------ Given records ------

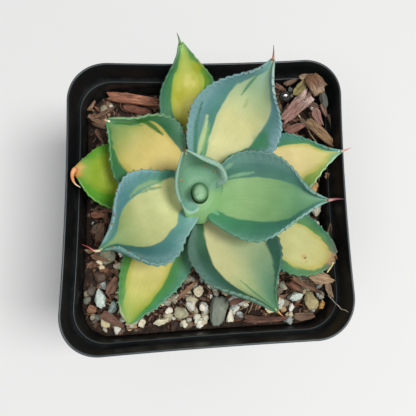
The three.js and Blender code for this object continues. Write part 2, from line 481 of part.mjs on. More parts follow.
function cupGeometry() {
  // wall thickness outward from the hollow side
  const thick = [0.9, 1.3, 1.4, 1.3, 1.1, 0.8, 0.5];
  const rings = CUP_RAILS.map((row, i) => {
    const p = row.map(V);
    const ring = p.map((q) => q.toArray());
    const prev = CUP_RAILS[Math.max(i - 1, 0)].map(V), next = CUP_RAILS[Math.min(i + 1, CUP_RAILS.length - 1)].map(V);
    for (let k = 4; k >= 0; k--) {
      const along = next[k].clone().sub(prev[k]);
      const across = p[Math.min(k + 1, 4)].clone().sub(p[Math.max(k - 1, 0)]);
      const out = new THREE.Vector3().crossVectors(along, across).normalize();
      if (out.dot(new THREE.Vector3(p[k].x - AX, p[k].y - AY, -2)) < 0) out.negate();
      const t = thick[i] * (k === 0 || k === 4 ? 0.55 : 1);
      ring.push(p[k].clone().addScaledVector(out, t).toArray());
    }
    return ring;
  });
  const base = rings[0].slice(0, 5).concat(rings[0].slice(5)).reduce((s, q) => s.add(V(q)), new THREE.Vector3()).divideScalar(10);
  return { rings, base };
}

for (const [name, spec] of Object.entries(LEAVES))
  add(name, leafGeometry(spec), material("#b9c07a", 0.55));

// the cup leaf: ends closed strip by strip because its section is a curved band
{
  const { rings } = cupGeometry();
  const p = [], idx = [];
  const n = 10;
  rings.forEach((r) => r.forEach((q) => p.push(...q)));
  for (let i = 0; i + 1 < rings.length; i++)
    for (let k = 0; k < n; k++) {
      const a = i * n + k, b = i * n + ((k + 1) % n), c = a + n, d = b + n;
      idx.push(a, b, d, a, d, c);
    }
  const strip = (o, flip) => {
    for (let k = 0; k < 4; k++) {
      const a = o + k, b = o + k + 1, c = o + 9 - k, d = o + 8 - k;
      if (flip) idx.push(a, c, b, b, c, d);
      else idx.push(a, b, c, b, d, c);
    }
  };
  strip(0, true);
  const end = p.length / 3;
  p.push(...CUP_TIP);
  const o = (rings.length - 1) * n;
  for (let k = 0; k < n; k++) idx.push(end, o + k, o + ((k + 1) % n));
  const g = new THREE.BufferGeometry();
  g.setAttribute("position", new THREE.Float32BufferAttribute(p, 3));
  g.setIndex(idx);
  g.computeVertexNormals();
  add("leaf_inner_cup", g, material("#7fae98", 0.6));
}

// the rolled bud of unopened leaves
{
  const rings = BUD.map(([x, y, z, a, b]) => {
    const ring = [];
    for (let k = 0; k < 14; k++) {
      const q = (k / 14) * Math.PI * 2;
      ring.push([x + a * Math.cos(q), y + b * Math.sin(q), z]);
    }
    return ring;
  });
  const [x, y, z] = BUD[BUD.length - 1];
  add("bud", loft(rings, [BUD[0][0], BUD[0][1], BUD[0][2]], [x, y, z + 0.3]), material("#93bd93", 0.6));
}

// ---------------------------------------------------------------- loose pieces
function seeded(seed) {
  let s = seed >>> 0;
  return () => ((s = (s * 1664525 + 1013904223) >>> 0) / 4294967296);
}
PIECES.forEach(([name, kind, x, y, length, width, turn, height, color, lift], i) => {
  const rnd = seeded(i * 7919 + 17);
  let g;
  if (kind === "stone") {
    g = new THREE.IcosahedronGeometry(1, 1);
  } else {
    g = new THREE.BoxGeometry(1.9, 1.9, 1.9, 4, 2, 1);
  }
  const pos = g.attributes.position;
  const seen = new Map();
  for (let k = 0; k < pos.count; k++) {
    const key = [pos.getX(k), pos.getY(k), pos.getZ(k)].map((q) => q.toFixed(3)).join();
    if (!seen.has(key)) seen.set(key, kind === "stone" ? 0.84 + 0.3 * rnd() : 0.82 + 0.3 * rnd());
    const f = seen.get(key);
    pos.setXYZ(k, pos.getX(k) * f, pos.getY(k) * f, pos.getZ(k) * (kind === "stone" ? f : 0.9 + 0.2 * (f - 0.82)));
  }
  g.scale(length / 2, width / 2, height / 2);
  g.computeBoundingBox();
  const bare = new THREE.BufferGeometry();
  bare.setAttribute("position", pos.clone());
  if (g.index) bare.setIndex(g.index.clone());
  const mesh = add(name, bare, material("#" + color, 0.85));
  bare.computeVertexNormals();
  mesh.rotation.z = (turn * Math.PI) / 180;
  let ground = -Infinity; // highest soil under the piece
  for (const [du, dv] of [[0, 0], [1, 0], [-1, 0], [0, 1], [0, -1], [1, 1], [-1, 1], [1, -1], [-1, -1]]) {
    const c = Math.cos(mesh.rotation.z), q = Math.sin(mesh.rotation.z);
    const lx = (du * length) / 2, ly = (dv * width) / 2;
    ground = Math.max(ground, SOIL_TOP + bump(x + lx * c - ly * q, y + lx * q + ly * c));
  }
  mesh.position.set(x, y, ground + lift + 0.15 + PIECE_CLEARANCE - g.boundingBox.min.z);
});

for (const [name, { radius, points, color }] of Object.entries(FIBRES)) {
  const curve = new THREE.CatmullRomCurve3(points.map(V));
  const steps = 8, sides = 6;
  const rings = [];
  for (let i = 0; i <= steps; i++) {
    const c = curve.getPointAt(i / steps), t = curve.getTangentAt(i / steps);
    const side = new THREE.Vector3().crossVectors(t, new THREE.Vector3(0, 0, 1)).normalize();
    const up = new THREE.Vector3().crossVectors(side, t).normalize();
    const r = radius * (1 - 0.45 * (i / steps));
    const ring = [];
    for (let k = 0; k < sides; k++) {
      const a = (-k / sides) * Math.PI * 2;
      ring.push(c.clone().addScaledVector(side, r * Math.cos(a)).addScaledVector(up, r * Math.sin(a)).toArray());
    }
    rings.push(ring);
  }
  add(name, loft(rings, curve.getPointAt(0).toArray(), curve.getPointAt(1).toArray()), material(color, 0.9));
}

export default root;
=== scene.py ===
"""Potted variegated agave in a square nursery pot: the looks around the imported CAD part.
Lengths in the tables are millimetres in the part's own frame; every mesh is made in metres."""
import math

import bpy
import numpy as np
from mathutils import Matrix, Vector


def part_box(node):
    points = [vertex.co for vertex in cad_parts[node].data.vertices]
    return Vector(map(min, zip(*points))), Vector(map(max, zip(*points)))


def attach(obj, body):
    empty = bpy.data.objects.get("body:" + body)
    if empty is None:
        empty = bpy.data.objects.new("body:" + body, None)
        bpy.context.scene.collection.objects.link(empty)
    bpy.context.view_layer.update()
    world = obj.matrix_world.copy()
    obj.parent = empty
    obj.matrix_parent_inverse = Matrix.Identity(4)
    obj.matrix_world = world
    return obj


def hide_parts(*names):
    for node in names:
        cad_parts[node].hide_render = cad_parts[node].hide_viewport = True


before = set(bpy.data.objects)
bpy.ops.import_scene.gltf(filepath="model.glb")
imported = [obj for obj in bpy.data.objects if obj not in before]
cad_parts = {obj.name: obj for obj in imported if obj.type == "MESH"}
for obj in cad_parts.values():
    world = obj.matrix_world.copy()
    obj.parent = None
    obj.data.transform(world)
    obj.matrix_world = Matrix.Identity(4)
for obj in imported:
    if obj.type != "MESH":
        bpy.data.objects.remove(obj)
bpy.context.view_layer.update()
MM = 0.001
AXIS = np.array([-3.61, -0.39])
rng = np.random.default_rng(20261)

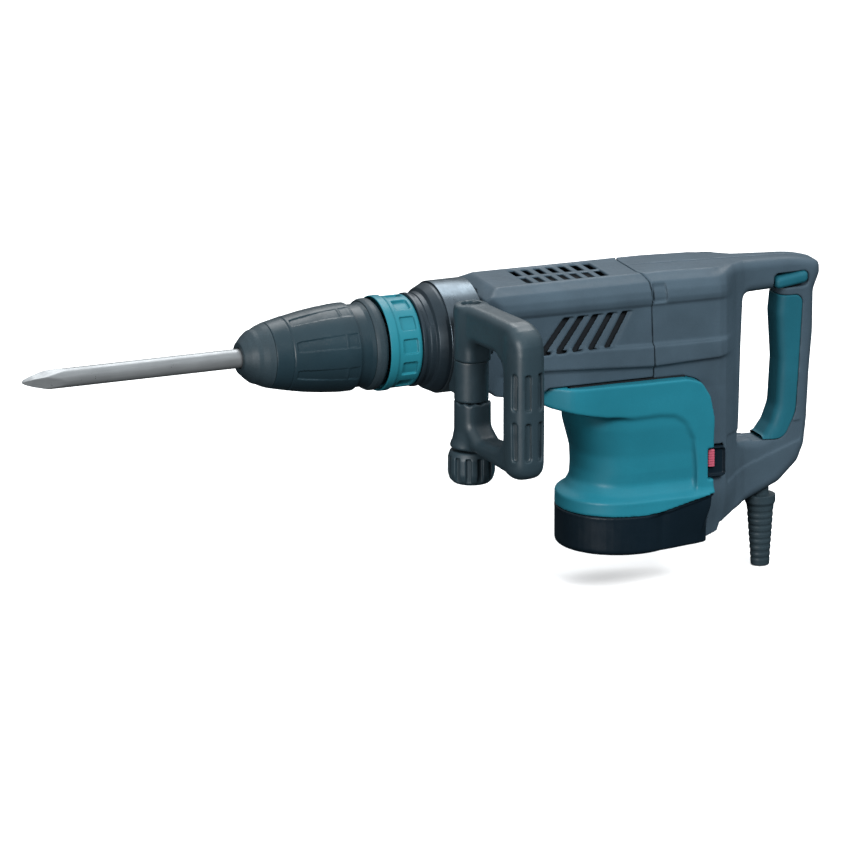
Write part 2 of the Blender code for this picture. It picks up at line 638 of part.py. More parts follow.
def rear_fittings(teal, plastic, red, rubber):
    """Soft grip, switch, lamp, controller and what holds the cord."""
    grip = [(183.9, 17.5, 0), (166, 17.5, 8), (158, 8, 10), (158, -8, 10), (166, -17.5, 8), (183.9, -17.5, 0),
            (183.9, -11.4, 0), (169.8, -11.4, 0), (169.8, 11.4, 0), (183.9, 11.4, 0)]
    plate("handle_grip", [filleted(grip)], 90.4 * MM, 217 * MM, teal)
    box("switch_lever", (152, -21.5, 229.2), (185, 18.5, 242.8), teal, 2 * MM)
    box("switch_module", (112, -12, 234), (148, 12, 248), plastic)
    box("controller", (86, -28, 70), (102, 28, 150), plastic)
    holder = box("lamp_holder", (69.3, -50.5, 64.7), (89, -40, 93.3), plastic)
    cut(holder, box("lamp_recess", (70.3, -60, 65.7), (88, -46.5, 92.3)))
    box("indicator_lens", (70.8, -49.5, 74.5), (77.5, -46.8, 91.5), red, 1 * MM)
    guard = guard_profile() + [(4.6 * MM, -39 * MM), (4.6 * MM, 52 * MM)]
    turned("cord_guard", guard, rubber, centre=(GUARD_X, 0, 0), steps=20)
    box("cord_clamp", (133, -9, 53), (157, 9, 60), plastic)


# Side handle

def side_handle(plastic, metal):
    """Band round the barrel with its knuckle, and the D-handle that pivots on the clamp bolt."""
    centre = HAMMER_Z / MM
    band = tube("clamp_band", 52.2 * MM, 50.8 * MM, -187 * MM, -152 * MM, metal, "X", HAMMER, 40)
    x, y = BOLT_X / MM, BOLT_Y / MM
    knuckle = rod("knuckle_block", KNUCKLE_R, 172.3 * MM, 210.7 * MM, centre=(BOLT_X, BOLT_Y, 0), steps=24)
    lug = box("band_lug", (x - 9, y, centre - 42), (x + 9, -40, centre - 5))
    inside = rod("inside_band", 50.8 * MM, -220 * MM, -130 * MM, None, "X", HAMMER, 40)
    cut(join(band, knuckle, lug), inside, rod("band_bore", 5.4 * MM, 0, 0.3, centre=(BOLT_X, BOLT_Y, 0)))
    outer = [(16, 246, 10), (-14, 265, 20), (-109, 264, 24), (-109, 118, 14), (-40, 127.3, 0), (16, 127.3, 6)]
    hole = [(-17, 230, 10), (-72, 226, 16), (-72, 147, 16), (-17, 142, 10)]
    outlines = [filleted(outer, 4), filleted(hole, 4)]
    loop = plate("side_handle", outlines, -13 * MM, 13 * MM, plastic, "X", 6 * MM)
    local = Matrix.Translation((BOLT_X, BOLT_Y, 0)) @ Matrix.Rotation(HANDLE_TURN, 4, "Z")
    loop.matrix_world = local @ loop.matrix_world
    grip = rod("grip_swell", 18 * MM, 125 * MM, 255 * MM, steps=24)
    grip.matrix_world = local @ Matrix.Translation((0, -HANDLE_REACH, 0))
    upper = rod("upper_knuckle", KNUCKLE_R, 211.3 * MM, 262 * MM, centre=(BOLT_X, BOLT_Y, 0), steps=24)
    lower = rod("lower_knuckle", KNUCKLE_R, 127.3 * MM, 171.7 * MM, centre=(BOLT_X, BOLT_Y, 0), steps=24)
    room = box("knuckle_room", (-20, -19, 171.7), (20, 30, 211.3))
    room.matrix_world = local @ room.matrix_world
    bore = turned("bolt_bore", [(0, 0.3), (9.4 * MM, 0.3), (9.4 * MM, 0.254), (5.4 * MM, 0.254),
                                (5.4 * MM, 0), (0, 0)], centre=(BOLT_X, BOLT_Y, 0))
    cut(join(loop, grip, upper, lower), room, bore)
    bolt = [(0, 0.261), (9 * MM, 0.261), (9 * MM, 0.2545), (5 * MM, 0.2545), (5 * MM, 0.1), (0, 0.1)]
    turned("clamp_bolt", bolt, metal, centre=(BOLT_X, BOLT_Y, 0), steps=SMALL_ROUND)
    nut = [(22, 125), (22, 100), (18, 94), (5.4, 94), (5.4, 125)]
    knob = turned("clamp_nut", [(radius * MM, z * MM) for radius, z in nut], plastic,
                  centre=(BOLT_X, BOLT_Y, 0), steps=24)
    cut(knob, ring_of_boxes("nut_flutes", 10, (6, 6, 24), 23.4, centre=(BOLT_X, BOLT_Y, 108 * MM)))


def screws(steel):
    """Four screws up through the end cover into the motor housing."""
    for i, (x, y) in enumerate(END_SCREWS):
        turned("end_cover_screw_" + str(i + 1), screw_outline(0, 3.4, 51), steel, centre=(x * MM, y * MM, 0),
               steps=SMALL_ROUND)


def build():
    clear_scene()
    black = material("dark_casing", (0.045, 0.07, 0.09), 0.5)
    teal = material("teal_casing", (0.014, 0.2, 0.27), 0.42)
    soft_black = material("black_rubber", (0.02, 0.03, 0.035), 0.75)
    soft_teal = material("teal_rubber", (0.014, 0.18, 0.24), 0.65)
    bright = material("bright_steel", (0.5, 0.52, 0.53), 0.35, 1.0)
    dark_steel = material("dark_steel", (0.12, 0.14, 0.16), 0.3, 1.0)
    dark_alloy = material("dark_alloy", (0.12, 0.14, 0.16), 0.32, 0.9)
    casting = material("cast_aluminium", (0.45, 0.46, 0.47), 0.55, 1.0)
    copper = material("copper", (0.6, 0.3, 0.15), 0.35, 1.0)
    iron = material("laminated_iron", (0.18, 0.18, 0.19), 0.55, 1.0)
    carbon = material("carbon", (0.02, 0.02, 0.02), 0.7)
    brass = material("bronze", (0.5, 0.35, 0.14), 0.4, 1.0)
    red = material("red_lens", (0.35, 0.05, 0.07), 0.2)

    chisel(bright)
    nose_cap(soft_black)
    release_cover(black)
    lock_parts(bright)
    tool_holder(bright)
    coil("release_spring", 25 * MM, 1.2 * MM, -303 * MM, -277 * MM, 3, bright)
    chuck_rings(black, soft_black, teal)
    barrel(dark_alloy)
    hammer_parts(bright, brass)
    crank_parts(bright)
    castings(casting)
    motor_parts(bright, copper, black, iron, carbon)
    front_cover(black)
    motor_housing(teal)
    motor_end_cover(black)
    rear_housing(black)
    rear_fittings(soft_teal, black, red, soft_black)
    side_handle(black, dark_steel)
    screws(bright)
    for thing in bpy.data.collections[PARTS].objects:
        if thing.type == "MESH":
            smooth(thing)


build()
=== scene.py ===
"""Looks of the electric demolition hammer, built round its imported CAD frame.

Shapes are in millimetres of the row frame until they become meshes. Casings are signed distance fields,
negative inside, sampled on a grid and meshed; turned pieces are lathed from their outlines.
"""

import math

import bmesh
import bpy
import numpy as np
from mathutils import Matrix, Vector


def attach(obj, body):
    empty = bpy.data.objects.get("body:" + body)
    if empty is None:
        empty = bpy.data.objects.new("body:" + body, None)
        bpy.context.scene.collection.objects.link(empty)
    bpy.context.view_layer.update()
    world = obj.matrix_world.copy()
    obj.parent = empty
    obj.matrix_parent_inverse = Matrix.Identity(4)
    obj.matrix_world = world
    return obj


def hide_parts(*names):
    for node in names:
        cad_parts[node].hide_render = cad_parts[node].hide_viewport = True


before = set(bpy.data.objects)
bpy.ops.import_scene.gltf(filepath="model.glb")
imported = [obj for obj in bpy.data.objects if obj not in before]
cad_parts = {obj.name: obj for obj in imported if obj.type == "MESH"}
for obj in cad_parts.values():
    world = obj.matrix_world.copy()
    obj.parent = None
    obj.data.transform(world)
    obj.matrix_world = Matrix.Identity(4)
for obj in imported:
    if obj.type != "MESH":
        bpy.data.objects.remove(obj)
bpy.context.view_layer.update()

MM = 0.001
HAMMER_Z = 215.0                    # height of the hammer's axis
SEAM_GAP = 0.25                     # from the seam to each of the two casings
BOLT = (-176.5, -71.0)              # x, y of the side handle's clamp bolt
HANDLE_TURN = math.radians(8.8)     # of the side handle about that bolt, at rest
GUARD_X = 145.0                     # x of the cord guard's axis
WALL = 3.2                          # of the moulded casings
LOUVRE_LOW, LOUVRE_HIGH = 199.5, 231.5
FLOOR_HALF, FLOOR_Z = 7.0, -0.0395  # metres; just under the cord guard
GRIP_ALONG = -91                    # from the clamp bolt to the axis of the side handle's grip
LAMP_RECESS = (60, -60, 64.2), (89.6, -38.5, 93.8)
PHOTO_AZIMUTH, PHOTO_ELEVATION = -23, 15.5
PHOTO_WIDTH = 0.785                 # metres across the picture, at the aim point
LENS, SENSOR = 1200, 36


# Outlines and distance fields

def filleted(corners, steps=5):
    """Points of an outline from (u, v, radius) corners, each corner turned into an arc."""
    outline = []
    for i, corner in enumerate(corners):
        here, radius = Vector(corner[:2]), corner[2] if len(corner) > 2 else 0
        if radius == 0:
            outline.append(here)
            continue
        back = (Vector(corners[i - 1][:2]) - here).normalized()
        ahead = (Vector(corners[(i + 1) % len(corners)][:2]) - here).normalized()
        half = back.angle(ahead) / 2
        if half > 1.56:
            outline.append(here)
            continue
        centre = here + (back + ahead).normalized() * (radius / math.sin(half))
        start = here + back * (radius / math.tan(half)) - centre
        end = here + ahead * (radius / math.tan(half)) - centre
        sweep = start.angle_signed(end)
        for step in range(steps + 1):
            outline.append(centre + Matrix.Rotation(-sweep * step / steps, 2) @ start)
    return np.array(outline, float)


class Outline:
    """Signed distance to a closed outline, looked up in a table."""

    STEP = 0.4

    def __init__(self, corners, margin=24):
        points = filleted(corners)
        self.low = points.min(0) - margin
        size = np.ceil((points.max(0) + margin - self.low) / self.STEP).astype(int)
        u = (self.low[0] + self.STEP * np.arange(size[0]))[:, None]
        v = (self.low[1] + self.STEP * np.arange(size[1]))[None, :]
        nearest = np.full((size[0], size[1]), 1e9)
        inside = np.zeros(nearest.shape, bool)
        for (u1, v1), (u2, v2) in zip(np.roll(points, 1, axis=0), points):
            du, dv = u2 - u1, v2 - v1
            length = du * du + dv * dv
            if length == 0:
                continue
            share = np.clip(((u - u1) * du + (v - v1) * dv) / length, 0, 1)
            nearest = np.minimum(nearest, (u - u1 - du * share) ** 2 + (v - v1 - dv * share) ** 2)
            if dv:
                inside ^= ((v1 <= v) != (v2 <= v)) & (u < u1 + (v - v1) / dv * du)
        self.table = (np.where(inside, -1, 1) * np.sqrt(nearest)).astype(np.float32)

    def at(self, u, v):
        """Distances at points of the outline's plane, between the table's entries."""
        u, v = np.broadcast_arrays(u, v)
        across = np.clip((u - self.low[0]) / self.STEP, 0, self.table.shape[0] - 1.001)
        along = np.clip((v - self.low[1]) / self.STEP, 0, self.table.shape[1] - 1.001)
        i, j = across.astype(np.int32), along.astype(np.int32)
        s, t = (across - i).astype(np.float32), (along - j).astype(np.float32)
        table = self.table
        near = table[i, j] * (1 - s) + table[i + 1, j] * s
        far = table[i, j + 1] * (1 - s) + table[i + 1, j + 1] * s
        return near * (1 - t) + far * t


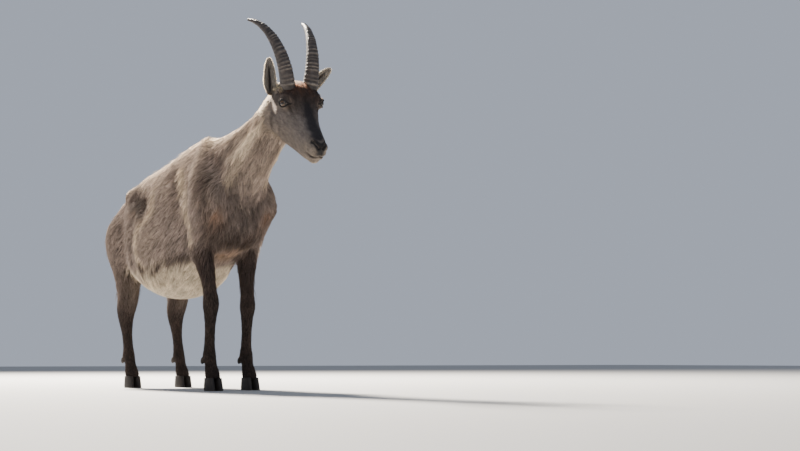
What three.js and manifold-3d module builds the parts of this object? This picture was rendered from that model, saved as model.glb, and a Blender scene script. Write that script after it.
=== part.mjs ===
// A life-size nanny alpine ibex, standing with her neck stretched forward and her head turned a little
// to her left. Millimetres, +Z up, she faces -Y and her left side is +X. The floor is z = 0.
import * as THREE from "three";
import { mergeVertices } from "three/addons/utils/BufferGeometryUtils.js";
import Module from "manifold-3d";

const wasm = await Module();
wasm.setup();

// Driving dimensions
const WITHERS = 770; // height at the withers when the trunk is level, coat included
const TRUNK_RISE = 8; // degrees by which the trunk is higher in front
const TRUNK_PIVOT = [0, -260, 420]; // the trunk tips about the elbows
const HEAD_AT = [16, -575, 828]; // back of the skull
const HEAD_LEFT = 2; // degrees that the head turns to her left
const HEAD_DOWN = 43.5; // degrees that the head's long axis points down
const HEAD_LEAN = -6.5; // degrees that the head leans to her left
const HORN_LENGTH = { left: 260, right: 272 }; // along the curve, from inside the skull
const HORN_START = 22; // degrees that its base leans back from square to the head's long axis
const HORN_SWEEP = 99; // degrees that a horn turns through from base to tip
const HORN_RINGS = 19;
const EAR_LENGTH = 110;
const EYE_RADIUS = 15.5;
const FORE_TRACK = 70; // half the distance between the fore feet
const HIND_TRACK = 84;
const FORE_FOOT_Y = { left: -258, right: -304 };
const HIND_FOOT_Y = { left: 250, right: 262 };
const GAP = 0.35; // between touching nodes

const radians = THREE.MathUtils.degToRad;
const clamp = THREE.MathUtils.clamp;
const smooth = THREE.MathUtils.smoothstep;
const vector = (p) => new THREE.Vector3(...p);
const UP = [0, 0, 1];
const BACK = [0, 1, 0];

// Sections
// A row is one cross-section of a body part: its middle, half its width, its reach on the over side
// (up on a trunk or head, forward on a leg) and on the under side, and how square each side is.
const row = (y, z, wide, over, under, more = {}) => ({
  x: 0, y, z, wide, over, under, square: 2, squareUnder: 2, turn: 0, ...more,
});

// The rows between the given ones, on a smooth curve through each of their numbers.
function refine(rows, steps) {
  const found = [];
  const last = rows.length - 1;
  for (let i = 0; i < last; i++)
    for (let s = 0; s < steps; s++) {
      const t = s / steps;
      const [a, b, c, d] = [i - 1, i, i + 1, i + 2].map((k) => rows[clamp(k, 0, last)]);
      const made = {};
      for (const key of Object.keys(b))
        made[key] =
          b[key] +
          0.5 * t * (c[key] - a[key] +
            t * (2 * a[key] - 5 * b[key] + 4 * c[key] - d[key] +
              t * (3 * (b[key] - c[key]) + d[key] - a[key])));
      found.push(made);
    }
  found.push(rows[last]);
  return found;
}

// A closed surface over rings of points that lie one after the other, with a point at either end.
function closed(rings, firstPoint, finalPoint) {
  const around = rings[0].length;
  const points = rings.flat();
  const faces = [];
  for (let i = 0; i + 1 < rings.length; i++)
    for (let k = 0; k < around; k++) {
      const [a, b] = [i * around + k, i * around + ((k + 1) % around)];
      faces.push(a, a + around, b, b, a + around, b + around);
    }
  const first = points.push(firstPoint) - 1;
  const final = points.push(finalPoint) - 1;
  const start = (rings.length - 1) * around;
  for (let k = 0; k < around; k++) {
    faces.push(first, k, (k + 1) % around);
    faces.push(final, start + ((k + 1) % around), start + k);
  }
  const geometry = new THREE.BufferGeometry().setFromPoints(points);
  geometry.setIndex(faces);
  return geometry;
}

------

Give again the run of lines that opens at the line with "const a = (-k / sides) * Math.PI * 2;" and closes at the line with "points = [vertex.co", exactly, and only that run.

> **Written response**:
      const a = (-k / sides) * Math.PI * 2;
      ring.push(c.clone().addScaledVector(side, r * Math.cos(a)).addScaledVector(up, r * Math.sin(a)).toArray());
    }
    rings.push(ring);
  }
  add(name, loft(rings, curve.getPointAt(0).toArray(), curve.getPointAt(1).toArray()), material(color, 0.9));
}

export default root;
=== scene.py ===
"""Potted variegated agave in a square nursery pot: the looks around the imported CAD part.
Lengths in the tables are millimetres in the part's own frame; every mesh is made in metres."""
import math

import bpy
import numpy as np
from mathutils import Matrix, Vector


def part_box(node):
    points = [vertex.co for vertex in cad_parts[node].data.vertices]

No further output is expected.